#### Excerpted data:
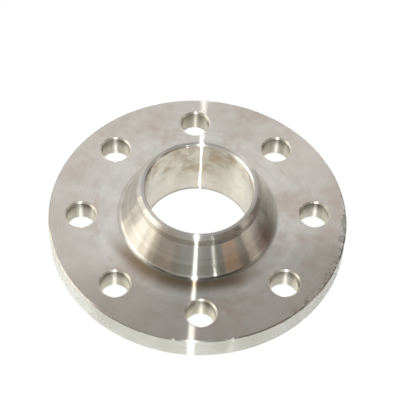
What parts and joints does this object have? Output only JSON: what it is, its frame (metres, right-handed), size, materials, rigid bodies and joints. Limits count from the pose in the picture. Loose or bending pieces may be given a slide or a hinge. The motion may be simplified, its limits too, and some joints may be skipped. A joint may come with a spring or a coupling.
{
  "type": "weld neck flange",
  "caption": "Stainless steel raised-face weld neck flange, with a bolted plate, a tapered hub and a bevelled neck that is butt-welded to a pipe.",
  "frame": {"origin": "centre of the raised sealing face, on the bore axis, at the part's lowest plane", "axes": "+Z along the bore axis from the sealing face to the weld end; +X and +Y through bolt holes"},
  "size_m": [0.185, 0.185, 0.045],
  "materials": {
    "stainless_steel": "satin"
  },
  "bodies": {
    "root": {"weld_neck_flange": "stainless_steel"}
  },
  "joints": []
}
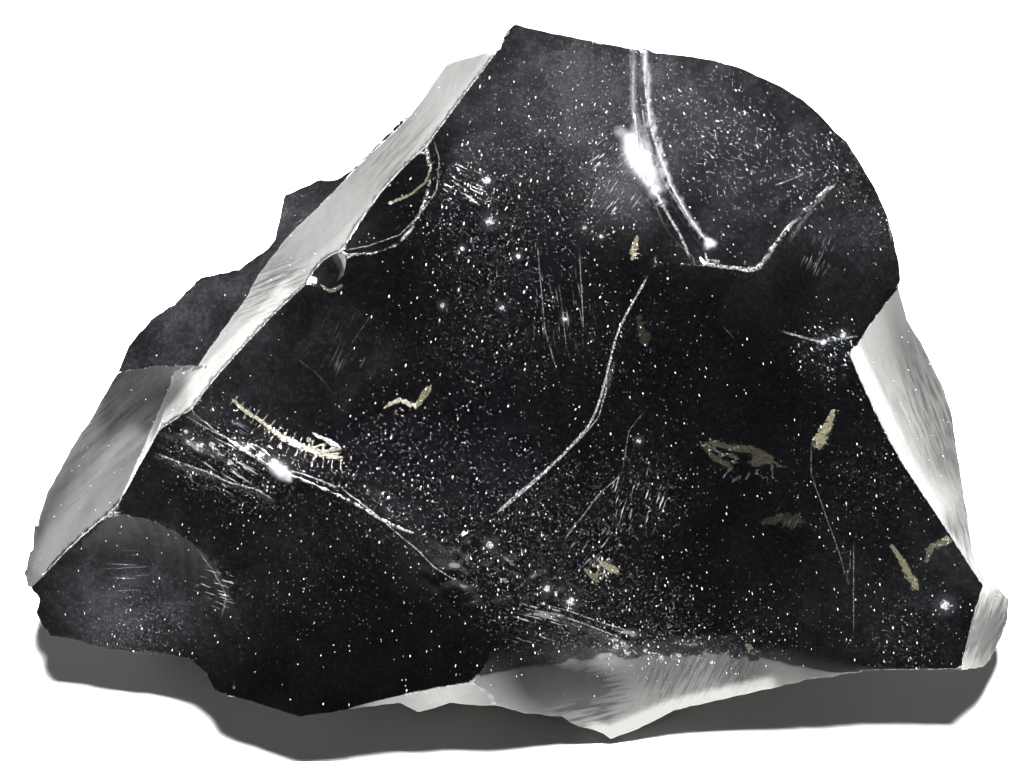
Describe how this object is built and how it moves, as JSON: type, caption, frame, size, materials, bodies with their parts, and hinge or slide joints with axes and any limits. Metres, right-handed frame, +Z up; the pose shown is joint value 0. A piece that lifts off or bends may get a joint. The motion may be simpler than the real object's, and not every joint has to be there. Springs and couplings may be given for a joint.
{
  "type": "natural asphalt specimen",
  "caption": "Broken lump of glossy black natural asphalt with hollow shell-shaped fracture faces, sharp ridges, a bright bevelled side and a flat resting face.",
  "frame": {"origin": "centre of the bounding box at floor level, under the lump", "axes": "+X to the right across the broad face, +Y to the far side behind the high edge, +Z up; the broad face looks up and towards -Y"},
  "size_m": [0.103, 0.0676, 0.0478],
  "materials": {
    "stone": "glassy black natural bitumen, dusty, with hackle marks and a few tan clay films in the fractures"
  },
  "bodies": {
    "root": {"asphalt_lump": "stone"}
  },
  "joints": []
}
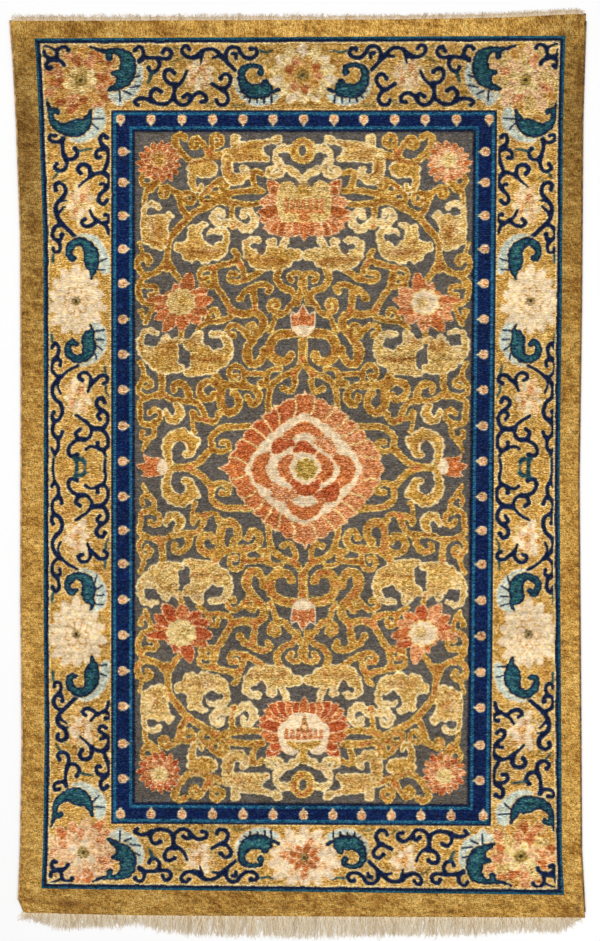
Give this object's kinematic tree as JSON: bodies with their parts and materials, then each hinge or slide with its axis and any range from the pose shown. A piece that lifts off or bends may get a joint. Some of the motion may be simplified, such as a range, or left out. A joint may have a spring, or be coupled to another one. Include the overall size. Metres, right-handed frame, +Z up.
{
  "type": "chinese palace carpet",
  "caption": "Flat rectangular silk and metal-thread carpet with a raised lotus scroll field, patterned borders and warp fringes, lying face up.",
  "frame": {"origin": "on the floor under the middle of the whole carpet, fringes included", "axes": "+X across the carpet to the right as seen from above, +Y along it towards the worn short fringe, +Z up out of the pile"},
  "size_m": [1.55, 2.4874, 0.0065],
  "materials": {
    "silk_pile": "cut silk pile, soft sheen",
    "metal_ground": "woven metal thread, dull",
    "side_cord": "overcast cotton yarn, matt",
    "warp_yarn": "loose cotton warp yarn, matt"
  },
  "bodies": {
    "root": {"carpet": "silk_pile", "selvedge_left": "side_cord", "selvedge_right": "side_cord", "fringe_bottom": "warp_yarn", "fringe_top": "warp_yarn"}
  },
  "joints": []
}
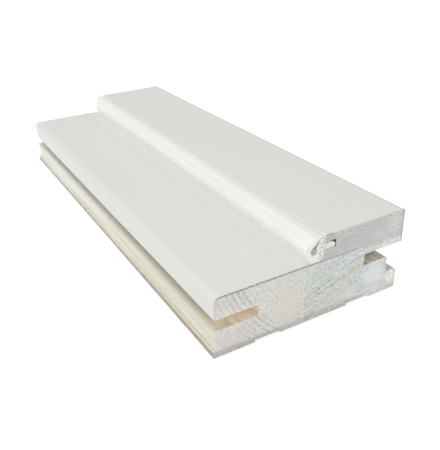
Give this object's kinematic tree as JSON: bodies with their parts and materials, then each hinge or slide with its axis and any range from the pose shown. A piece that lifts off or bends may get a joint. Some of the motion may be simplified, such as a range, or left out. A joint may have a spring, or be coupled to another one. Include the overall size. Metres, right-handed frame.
{
  "type": "door frame member",
  "caption": "Short cut length of a rebated pine door frame member, faced in white film, with a stop, a bulb seal in a kerf, a slotted edge and a grooved, stepped edge.",
  "frame": {"origin": "middle of the member's back, at the level of the feet that it rests on", "axes": "+Y along the member, +Z from the back towards the stop, +X from the rebate edge towards the casing edge"},
  "size_m": [0.1014, 0.268, 0.0411],
  "materials": {
    "rebate_pine": "planed and sawn, raw",
    "outer_pine": "planed and sawn, raw",
    "stop_pine": "planed and sawn, raw",
    "white_film": "satin",
    "white_seal": "soft satin"
  },
  "bodies": {
    "root": {"rabbet_stave": "rebate_pine", "outer_stave": "outer_pine", "stop_strip": "stop_pine", "rabbet_film": "white_film", "stop_film": "white_film", "bulb_seal": "white_seal"}
  },
  "joints": []
}
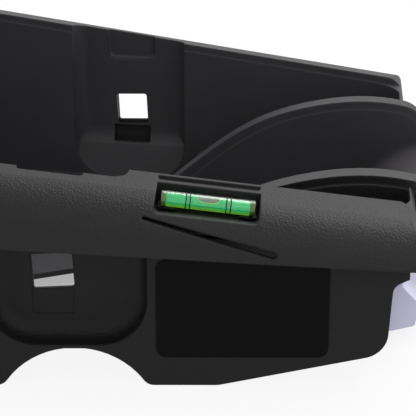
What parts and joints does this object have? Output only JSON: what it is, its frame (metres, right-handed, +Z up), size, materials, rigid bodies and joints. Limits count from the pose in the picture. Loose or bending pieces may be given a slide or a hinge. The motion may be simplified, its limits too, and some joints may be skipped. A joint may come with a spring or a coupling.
{
  "type": "infant car seat base",
  "caption": "Black moulded stay-in-car base for an infant carrier, with belt path, strap windows, curved rails, a green level vial in its rim and a hinged recline foot.",
  "frame": {"origin": "middle of the base's bounding box, on the surface it stands on", "axes": "+X towards the vehicle's seat back, +Z up, the vial is in the side rim at -Y"},
  "size_m": [0.46, 0.3666, 0.1357],
  "materials": {
    "shell_plastic": "fine grained moulding",
    "skirt_plastic": "fine grained moulding",
    "foot_plastic": "satin natural plastic",
    "pad_rubber": "matte",
    "pin_steel": "turned",
    "bar_steel": "drawn",
    "clip_steel": "stamped",
    "screw_steel": "plated",
    "plate_plastic": "smooth bare film",
    "vial_acrylic": "clear",
    "vial_fluid": "green liquid",
    "bubble_air": "clear",
    "ring_ink": "printed",
    "plug_plastic": "clear tinted",
    "cradle_plastic": "smooth"
  },
  "bodies": {
    "base": {"upper_shell": "shell_plastic", "lower_shell": "skirt_plastic", "left_foot_pin": "pin_steel", "right_foot_pin": "pin_steel", "front_latch_bar": "bar_steel", "rear_latch_bar": "bar_steel", "front_bar_clips": "clip_steel", "rear_bar_clips": "clip_steel", "shell_screws": "screw_steel", "base_pads": "pad_rubber", "left_plate": "plate_plastic", "right_plate": "plate_plastic", "level_vial": "vial_acrylic", "vial_liquid": "vial_fluid", "vial_rings": "ring_ink", "front_plug": "plug_plastic", "rear_plug": "plug_plastic", "vial_cradle": "cradle_plastic"},
    "foot": {"recline_foot": "foot_plastic", "foot_tread": "pad_rubber"},
    "bubble": {"level_bubble": "bubble_air"}
  },
  "joints": [
    {"name": "foot_hinge", "type": "hinge", "parent": "base", "child": "foot", "pos_m": [0.106, 0, 0.014], "axis": [0, 1, 0], "range_deg": [0, 24]},
    {"name": "bubble_slide", "type": "slide", "parent": "base", "child": "bubble", "axis": [0.9888, 0.0865, -0.1219], "range_m": [-0.0108, 0.0108]}
  ]
}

#### Goal:
Set down the entries above again, word for word.

#### Answer:
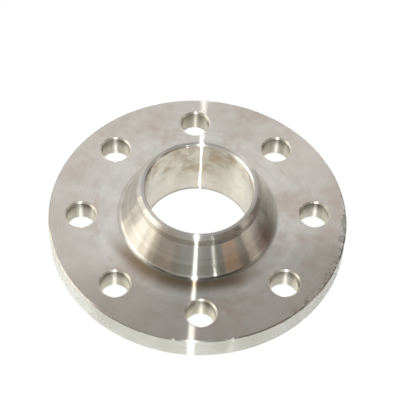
What parts and joints does this object have? Output only JSON: what it is, its frame (metres, right-handed), size, materials, rigid bodies and joints. Limits count from the pose in the picture. Loose or bending pieces may be given a slide or a hinge. The motion may be simplified, its limits too, and some joints may be skipped. A joint may come with a spring or a coupling.
{
  "type": "weld neck flange",
  "caption": "Stainless steel raised-face weld neck flange, with a bolted plate, a tapered hub and a bevelled neck that is butt-welded to a pipe.",
  "frame": {"origin": "centre of the raised sealing face, on the bore axis, at the part's lowest plane", "axes": "+Z along the bore axis from the sealing face to the weld end; +X and +Y through bolt holes"},
  "size_m": [0.185, 0.185, 0.045],
  "materials": {
    "stainless_steel": "satin"
  },
  "bodies": {
    "root": {"weld_neck_flange": "stainless_steel"}
  },
  "joints": []
}
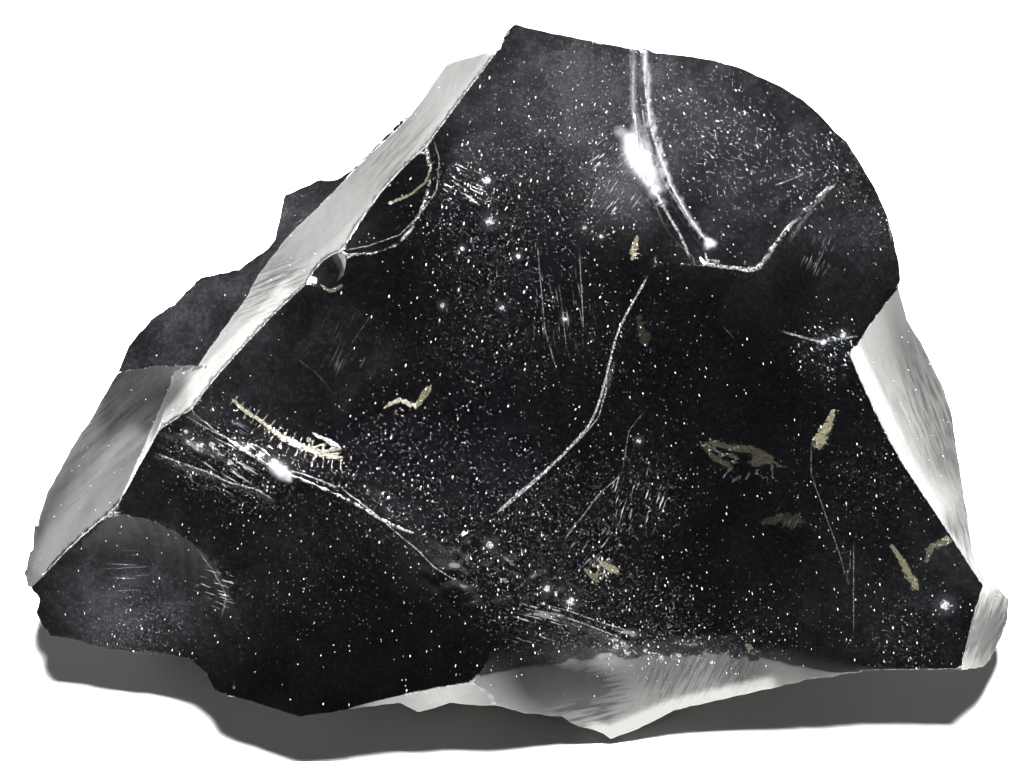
Describe how this object is built and how it moves, as JSON: type, caption, frame, size, materials, bodies with their parts, and hinge or slide joints with axes and any limits. Metres, right-handed frame, +Z up; the pose shown is joint value 0. A piece that lifts off or bends may get a joint. The motion may be simpler than the real object's, and not every joint has to be there. Springs and couplings may be given for a joint.
{
  "type": "natural asphalt specimen",
  "caption": "Broken lump of glossy black natural asphalt with hollow shell-shaped fracture faces, sharp ridges, a bright bevelled side and a flat resting face.",
  "frame": {"origin": "centre of the bounding box at floor level, under the lump", "axes": "+X to the right across the broad face, +Y to the far side behind the high edge, +Z up; the broad face looks up and towards -Y"},
  "size_m": [0.103, 0.0676, 0.0478],
  "materials": {
    "stone": "glassy black natural bitumen, dusty, with hackle marks and a few tan clay films in the fractures"
  },
  "bodies": {
    "root": {"asphalt_lump": "stone"}
  },
  "joints": []
}
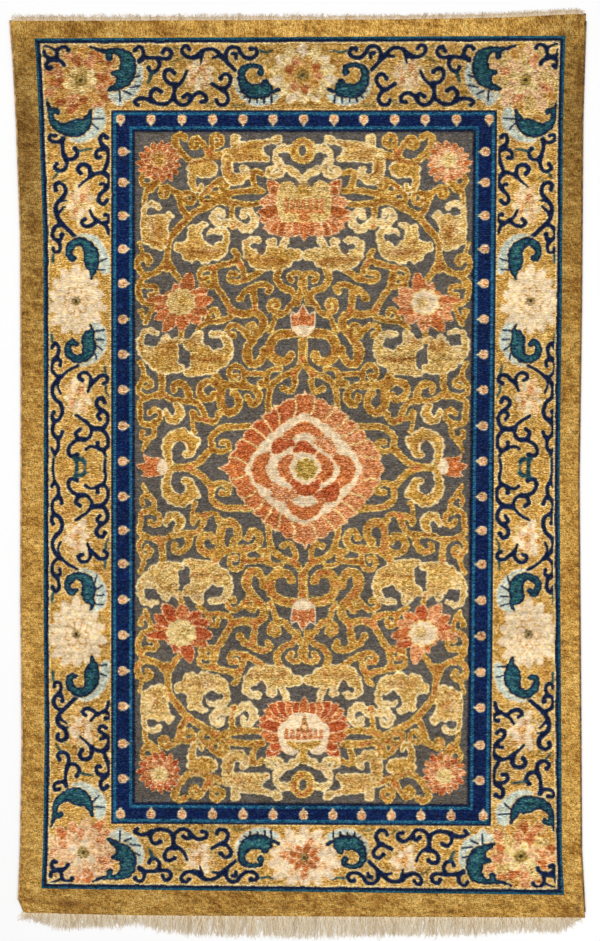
Give this object's kinematic tree as JSON: bodies with their parts and materials, then each hinge or slide with its axis and any range from the pose shown. A piece that lifts off or bends may get a joint. Some of the motion may be simplified, such as a range, or left out. A joint may have a spring, or be coupled to another one. Include the overall size. Metres, right-handed frame, +Z up.
{
  "type": "chinese palace carpet",
  "caption": "Flat rectangular silk and metal-thread carpet with a raised lotus scroll field, patterned borders and warp fringes, lying face up.",
  "frame": {"origin": "on the floor under the middle of the whole carpet, fringes included", "axes": "+X across the carpet to the right as seen from above, +Y along it towards the worn short fringe, +Z up out of the pile"},
  "size_m": [1.55, 2.4874, 0.0065],
  "materials": {
    "silk_pile": "cut silk pile, soft sheen",
    "metal_ground": "woven metal thread, dull",
    "side_cord": "overcast cotton yarn, matt",
    "warp_yarn": "loose cotton warp yarn, matt"
  },
  "bodies": {
    "root": {"carpet": "silk_pile", "selvedge_left": "side_cord", "selvedge_right": "side_cord", "fringe_bottom": "warp_yarn", "fringe_top": "warp_yarn"}
  },
  "joints": []
}
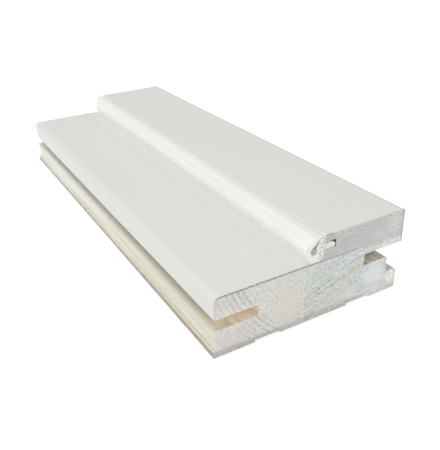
Give this object's kinematic tree as JSON: bodies with their parts and materials, then each hinge or slide with its axis and any range from the pose shown. A piece that lifts off or bends may get a joint. Some of the motion may be simplified, such as a range, or left out. A joint may have a spring, or be coupled to another one. Include the overall size. Metres, right-handed frame.
{
  "type": "door frame member",
  "caption": "Short cut length of a rebated pine door frame member, faced in white film, with a stop, a bulb seal in a kerf, a slotted edge and a grooved, stepped edge.",
  "frame": {"origin": "middle of the member's back, at the level of the feet that it rests on", "axes": "+Y along the member, +Z from the back towards the stop, +X from the rebate edge towards the casing edge"},
  "size_m": [0.1014, 0.268, 0.0411],
  "materials": {
    "rebate_pine": "planed and sawn, raw",
    "outer_pine": "planed and sawn, raw",
    "stop_pine": "planed and sawn, raw",
    "white_film": "satin",
    "white_seal": "soft satin"
  },
  "bodies": {
    "root": {"rabbet_stave": "rebate_pine", "outer_stave": "outer_pine", "stop_strip": "stop_pine", "rabbet_film": "white_film", "stop_film": "white_film", "bulb_seal": "white_seal"}
  },
  "joints": []
}
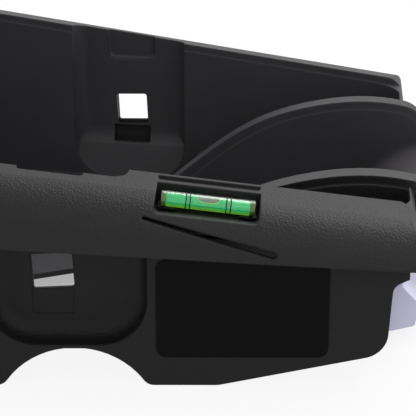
What parts and joints does this object have? Output only JSON: what it is, its frame (metres, right-handed, +Z up), size, materials, rigid bodies and joints. Limits count from the pose in the picture. Loose or bending pieces may be given a slide or a hinge. The motion may be simplified, its limits too, and some joints may be skipped. A joint may come with a spring or a coupling.
{
  "type": "infant car seat base",
  "caption": "Black moulded stay-in-car base for an infant carrier, with belt path, strap windows, curved rails, a green level vial in its rim and a hinged recline foot.",
  "frame": {"origin": "middle of the base's bounding box, on the surface it stands on", "axes": "+X towards the vehicle's seat back, +Z up, the vial is in the side rim at -Y"},
  "size_m": [0.46, 0.3666, 0.1357],
  "materials": {
    "shell_plastic": "fine grained moulding",
    "skirt_plastic": "fine grained moulding",
    "foot_plastic": "satin natural plastic",
    "pad_rubber": "matte",
    "pin_steel": "turned",
    "bar_steel": "drawn",
    "clip_steel": "stamped",
    "screw_steel": "plated",
    "plate_plastic": "smooth bare film",
    "vial_acrylic": "clear",
    "vial_fluid": "green liquid",
    "bubble_air": "clear",
    "ring_ink": "printed",
    "plug_plastic": "clear tinted",
    "cradle_plastic": "smooth"
  },
  "bodies": {
    "base": {"upper_shell": "shell_plastic", "lower_shell": "skirt_plastic", "left_foot_pin": "pin_steel", "right_foot_pin": "pin_steel", "front_latch_bar": "bar_steel", "rear_latch_bar": "bar_steel", "front_bar_clips": "clip_steel", "rear_bar_clips": "clip_steel", "shell_screws": "screw_steel", "base_pads": "pad_rubber", "left_plate": "plate_plastic", "right_plate": "plate_plastic", "level_vial": "vial_acrylic", "vial_liquid": "vial_fluid", "vial_rings": "ring_ink", "front_plug": "plug_plastic", "rear_plug": "plug_plastic", "vial_cradle": "cradle_plastic"},
    "foot": {"recline_foot": "foot_plastic", "foot_tread": "pad_rubber"},
    "bubble": {"level_bubble": "bubble_air"}
  },
  "joints": [
    {"name": "foot_hinge", "type": "hinge", "parent": "base", "child": "foot", "pos_m": [0.106, 0, 0.014], "axis": [0, 1, 0], "range_deg": [0, 24]},
    {"name": "bubble_slide", "type": "slide", "parent": "base", "child": "bubble", "axis": [0.9888, 0.0865, -0.1219], "range_m": [-0.0108, 0.0108]}
  ]
}